Arthur Honegger, música (casi) celestial

Arthur Honegger, música (casi) celestial

Meticuloso, ordenado hasta el extremo, Arthur Honegger (1892-1955) necesitaba trabajar solo. Y solo es en absoluta soledad: cuando se casó con su esposa, Andrée Vaurabourg, a la que conoció en el Conservatorio de París, le puso como condición para su matrimonio que vivieran en apartamentos separados mientras él trabajaba. Cada uno desarrollaría su vida en su espacio y únicamente se encontrarían al final del día para cenar o asistir a algún evento nocturno.

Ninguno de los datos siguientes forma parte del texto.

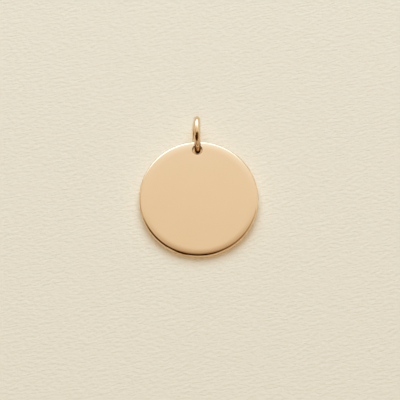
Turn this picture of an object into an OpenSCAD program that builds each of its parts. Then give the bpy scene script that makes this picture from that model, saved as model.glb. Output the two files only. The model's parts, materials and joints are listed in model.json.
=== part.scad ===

El compositor nacido en Le Havre (Francia), perteneciente al prestigioso Grupo de los Seis, necesitaba concentrarse y crear a la vera de sí mismo, con la única compañía de un piano, sobre el que siempre colocaba un crucifijo. Los estudiosos y expertos en su obra no han dudado en señalar notables contradicciones vitales en una personalidad única: abogó por el humanismo en un mundo que ya intuía, por inequívocas señales, que se tambaleaba.

De sus primeras composiciones, como la fantástica Pacific 231 (1923), por ejemplo, dedicada al sonido que produce una máquina de vapor en movimiento, el artista pasa, con el tiempo, a las que poseen un marcado componente religioso. Su Cántico de Pascua (1918) arranca con una exclamación jubilosa, un “¡Aleluya!, Cristo ha resucitado” que no deja sitio a la duda. A este le seguirán El rey David (1921), Judith (1925), Juana de Arco en la hoguera (1935), La danza de los muertos (1938), Nicolás de Flue (1939) y Una cantata de Navidad (1953).

Una mujer valiente

El oratorio dramático en 11 escenas –como lo definió el músico– que repasa los últimos momentos en la vida de la santa francesa, concentra una religiosidad impactante. De la mano de Paul Claudel, –o junto a él, mejor dicho–, Honegger consigue con esta obra un brillante ejercicio de exaltación mística en el que una doliente joven de 19 años asume que su vida, que repasa en esos momentos previos a su final, se va a consumir injustamente en el fuego en la ciudad de Rouen.

La obra se estrenó en un momento especialmente significativo, 1938, un año antes del estallido de la II Guerra Mundial, y se convirtió en un símbolo de la Resistencia. Sobre el escenario del Teatro Real está la oscarizada Marion Cotillard, que ya representó en 2012 el mismo papel en Barcelona, capaz de extraer hasta la última gota de sentimiento a la Doncella de Orleans y llegar a las lágrimas.

Junto a ella, un grupo de artistas: sopranos, mezzo, tenor y bajo-barítono. “Todos tienen que aprender de ella, hombres y mujeres”, decía durante la reciente presentación de la obra en Madrid. De Juana de Arco destaca su valentía: “Es una mujer en un mundo, el de la guerra, totalmente masculino.